We’ll never know because those two kids who have just graduated from St Martins know who Deadmau5 is and will only cost £20k each.
You’ll never win anything with kids.
I guess its about a blend. The right CD pointing the exuberance of youth in the right direction is a potent force.
Make that £22k, they’ve got standards after all.
I guess that’s why we crusties all go freelance and have more fun, mostly dealing direct with clients who:
1) Appreciate the wisdom and speed of experience.
2) like having fun without organisational strictures of agencies.
3) As Day/Devito once put it, like buying their ads direct from the manufacturers.
I went to Watford straight from school in 1965 AND I know who Deadmau5 is.
Jerry Della Femina once (re-)quoted, ‘when you get old, you don’t get shit, you just forget how hard it is to be good’. I love that.
I am getting older and just won some quite big awards. I also know who Deadmau5 is and how to spell it. Sadly, despite these two persuasive facts, I think I have 5 years left before I get replaced by 2 posh blokes called Sam & Sam who will, indeed, be on £22k.
I will then do a poorly-attended speaking tour about a book which young creatives don’t give a fuck about which tends to over-reference and rose-tint ‘the good old days’. My young wife will then soon me and I will end up drinking in pubs on Mondays at 11.01am with my fellow chubsters, wondering why we never appreciated those all-dayers in The Cow. And what ‘Jezza’ is up to these days.
Hmm… she will not ‘soon’ me or ‘spoon’ me. She will realise that I have left the word ‘leave’ out, which will, in turn, cause her to do the same. All of which is sort of ironic in that Alanis way.
I’m with you on this Ben.
Ad agencies have themselves in a real muddle about this. If you go back even further than your example of when you were at college, ad agencies would tend to be staffed by a fairly large proportion of people who had come into the business in their late twenties and thirties even, after a career in another business or in the forces.
The vitality and energy of youth is a great thing for the business, but those qualities are not unique to the young. Advertising agencies are too quick to sideline or ditch people who have years of knowledge and experience, especially in the creative department.
The tendency has to been to remove experienced (invariably older and more expensive) individuals and replace them with a larger amount of younger, cheaper people. This correlates with ad agencies’ obsession with quantity over quality – it’s attractive to them to have legions of cheap teams churning out ‘route’ after ‘route’ quickly, as they have allowed clients to judge them on their willingness to produce quantity and to work at speed, rather than the quality of their solution.
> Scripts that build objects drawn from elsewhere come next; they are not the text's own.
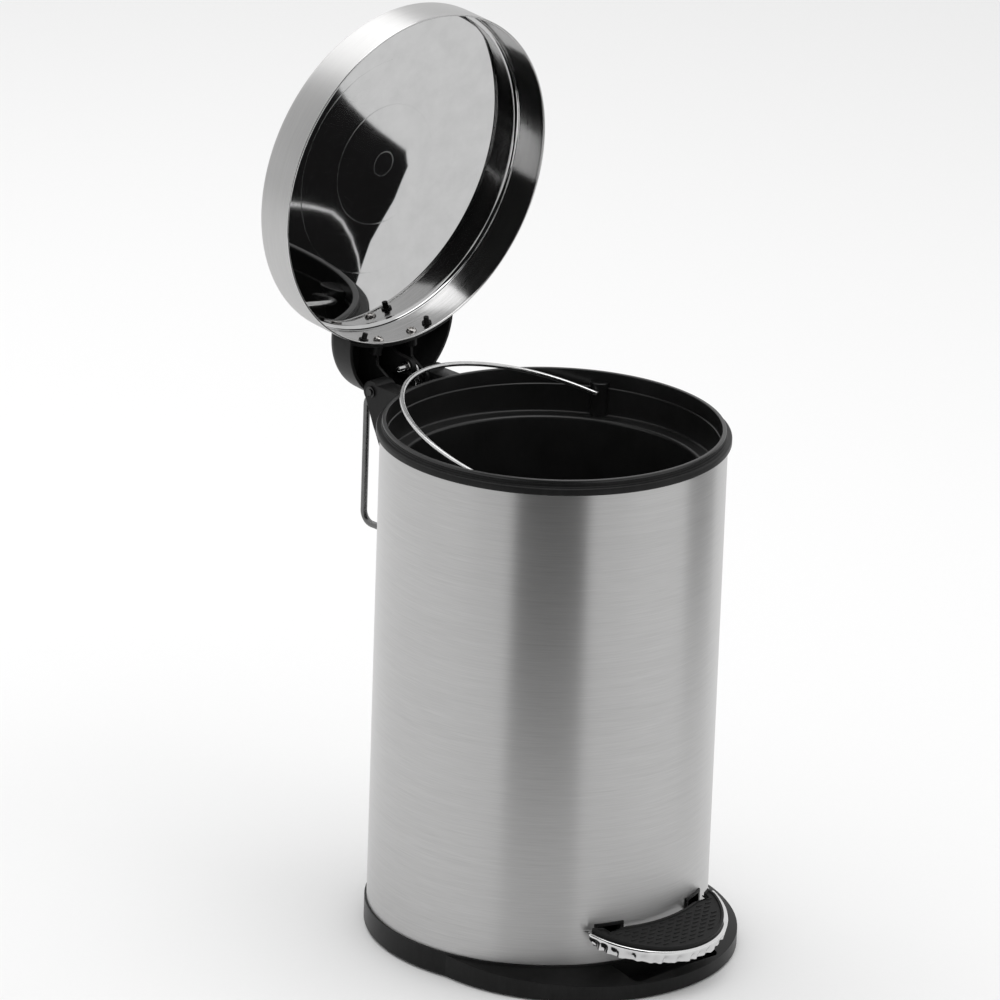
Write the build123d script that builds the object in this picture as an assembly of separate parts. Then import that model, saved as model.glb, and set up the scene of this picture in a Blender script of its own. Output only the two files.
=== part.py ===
from build123d import *
import os
from math import atan2, cos, degrees, hypot, radians, sin, sqrt, tan

# Pedal trash can, millimetres. The origin is on the barrel's axis at the floor, +Z is up,
# -Y is the front (pedal) and +Y is the back (hinge and carrying handle).
# It is drawn with the lid open, the pedal pressed and the bail leaning back.

# Fits
RUN = 0.05                 # radial running clearance
SLIP = 0.1                 # assembly clearance of still parts
FREE = 0.3                 # between neighbours that move past each other

FAR = 400.0                # larger than the object, for cutting

# Barrel
SHELL_R = 125.0            # outside radius of the steel barrel
SHELL_T = 0.8              # its sheet
SHELL_VISIBLE = 360.5      # height of barrel seen between base and rim ring
SEAM_Z = 18.0              # top of the base where the barrel leaves it
SHELL_LOW = SEAM_Z - 6.0   # lower edge, seated in the base
SHELL_IN_R = SHELL_R - SHELL_T
FLANGE_W = 8.2             # inward flange at the barrel's lower edge

# Base
BASE_WALL = 2.5
BASE_FOOT_GAP = 0.8        # the base's own edge stands this far off the floor
BASE_EDGE_R = 1.8          # its rounded lower edge
BASE_LIP_R = SHELL_R + 1.6 # outside radius round the back and the sides
APRON_R = SHELL_R - 2.7    # rounded apron that carries the pedal's foot space
APRON_Y = -35.2
APRON_DROP = 6.0           # how far the apron's top falls from barrel to front edge
LIP_H = 1.4                # thin collar that hides the barrel's edge
WELL_W = 84.0              # recess in the apron under the pedal
WELL_DEPTH = 7.0
WELL_RIM = 9.0             # apron left in front of the recess
FOOT_RING_W = 7.0          # non-slip ring under the base
FOOT_RING_H = 4.0
FOOT_RING_WALL = 1.8       # wall of its groove
FOOT_RING_R = SHELL_R - 9.0
WEB_Z = SHELL_LOW - BASE_WALL
BASE_SCREW_R = SHELL_R - 5.2
BASE_SCREW_TURNS = (45, 135, 225, 315)
SCREW_R = 2.0
SCREW_HEAD_R = 3.9
SCREW_HEAD_H = 2.0
BASE_SCREW_SEAT = 6.6      # height of the seat under the base's web

# Rim ring and bucket
RING_Z = SEAM_Z + SHELL_VISIBLE
RING_R = SHELL_R + 2.8
LEDGE_H = 5.2              # outer ledge that the lid closes on
RING_EDGE_R = 1.4
STEP_H = 2.6               # raised inner step that the bucket hangs on
STEP_R = SHELL_R - 1.1
RING_BORE_R = SHELL_R - 2.6
RING_SKIRT = 6.5           # inner skirt that locates the ring in the barrel
SHELL_TOP = RING_Z + LEDGE_H - 2.0
BUCKET_T = 1.4
BUCKET_MOUTH_R = RING_BORE_R - BUCKET_T - 0.4   # inside radius of the wide mouth
BUCKET_RIM_T = 2.2
BUCKET_RIM_EDGE = 0.9
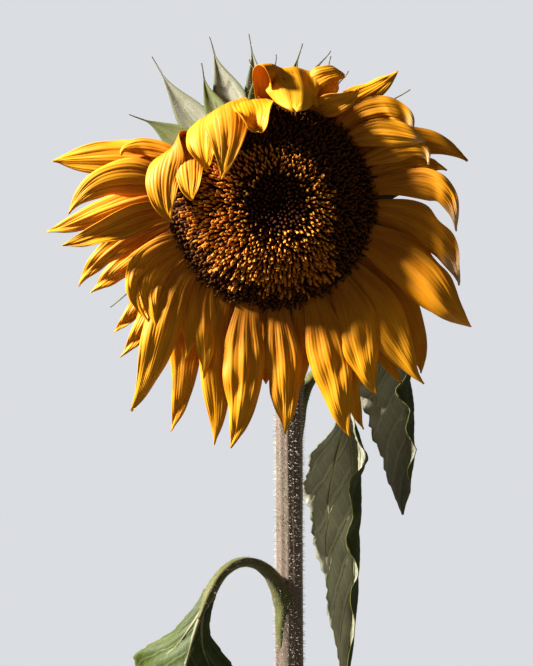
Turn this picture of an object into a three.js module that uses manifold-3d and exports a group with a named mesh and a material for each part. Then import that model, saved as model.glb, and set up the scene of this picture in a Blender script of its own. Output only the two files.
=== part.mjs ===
// A sunflower plant: one stem from the ground, limp heart-shaped leaves on arched stalks,
// and one large nodding flower head whose upper ray florets fold down over the disc.
// Millimetres, +Z up. The origin is the centre of the flat cut at ground level; the flower faces -Y.

import * as THREE from 'three';
import { mergeVertices } from 'three/addons/utils/BufferGeometryUtils.js';
import Module from 'manifold-3d';

const wasm = await Module();
wasm.setup();

// ---- Driving dimensions, in millimetres and degrees ----

const CLEARANCE = 0.3; // gap between solids that touch on the plant

const STEM = { height: 1118, footRadius: 17, lowRadius: 13, topRadius: 9.2, flareHeight: 40, sway: 1.6 };
const NECK = { endRadius: 12.5, rise: 44, reach: 34 };

// The head's frame has its origin at the centre of the disc's rim: x right, y up, z forward.
const HEAD = { centre: [-10.9, -80, 1190.4], nod: 6, turn: -3 };
const RECEPTACLE = { radius: 60, rimDepth: 14, depth: 36, backRadius: 14 };
const DISC = { radius: 66.5, dome: 21, hollow: 3.5, hollowRadius: 26 };
const RAY_COLLAR = { outer: 66, back: 6 };
const RAY = { root: 0.5, widestAt: 0.42, tipHalfWidth: 0.5, thickness: 1.1, steps: 6, foldedSteps: 7,
  rowDepth: 1.7, out: 0.62, lift: 0.6 };
const BRACT = { thickness: 1.2, steps: 4, tipHalfWidth: 0.4, collarDepth: 3.7 };
const LEAF = { thickness: 2.3, steps: 8, columns: 2, widestAt: 0.42, rootWidth: 0.1 };
const PETIOLE = { rootRadius: 6.2, tipRadius: 3.7, sides: 8, steps: 7 };

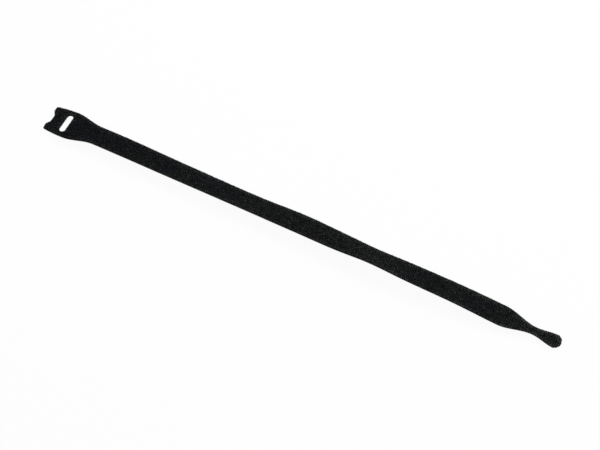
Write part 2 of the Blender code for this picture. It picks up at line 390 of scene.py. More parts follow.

These habits are harmful to quality and not in the best interestes of either the client or the end-product. We need to make sure we have experienced creatives as creative leaders and agency heads – but also make sure we have experienced people actually doing the thinking and doing on client business, not just overseeing young teams.
A lot of the problems that ad agencies currently have (lack of credibility, cojones and confidence for example) can be related to a reduction in the diversity of the social, economic and education background of their people.
Blame the creative directors.
They get given a choice.
Get a budget of £200k
Do they go for 4 at £50k
2 at £100k (older maybe)
6 at £33k younger?
All down to what they think is most likely to get them the best results
Or what makes them feel most comfortable
Toast, you’re kind of right. But it it fair to blame the CD? What is the context? How much work is the creative director being asked to get for that 200k? Is it meant to get multiple routes across three different accounts, or just the right answer on one? The sad fact is that many agencies have become more about quantity than quality. You can see why it ends up in a situation where the CD hires a load of junior teams to churn out route after route to keep the clients ‘happy’. On one hand it’s unfair to blame the creative directors because they might simply be hiring the best cogs for the poor agency system that they unfortunately work in. On the other hand, maybe we should blame the CD for standing up to the agency’s way of working and making them put quality first? Then again, precious few agencies put creative people in positions of such power these days. Back round we come to creatives starting running their own agencies…
The other problem with the lack of experienced older people is that the youngsters don’t have anyone to look up to and learn from. Thus fucking up the next generation of creatives form the start.
Good point Sell. I suppose I meant it less in a day to day running of a dept and more as in who is more likely to crack a brief with the volume vs quality
Sell, it’s not just about churning out route after route, it’s often more a case of ‘Feck, we’ve got 25 briefs coming into the agency, and not enough bodies to do them if we don’t employ child labour’. Agencies might be capable of coming up with pearls before swine, but these days there’s a lot of sausage-making too. I’m not saying it’s right; I’m saying it happens, probably to keep the stakeholders in Chateau Lafitte.
I’m the oldest person to do the Watford course at 37. Age is a number, it’s your attitude that matters.
I did the obligatory 2 years of placements/bit of freelance and have been hired at Quiet Storm for 2.5 years, where probably my most successful ad had people who looked like they were masturbating.
My motto is: Don’t ever grow up, it’s a trap.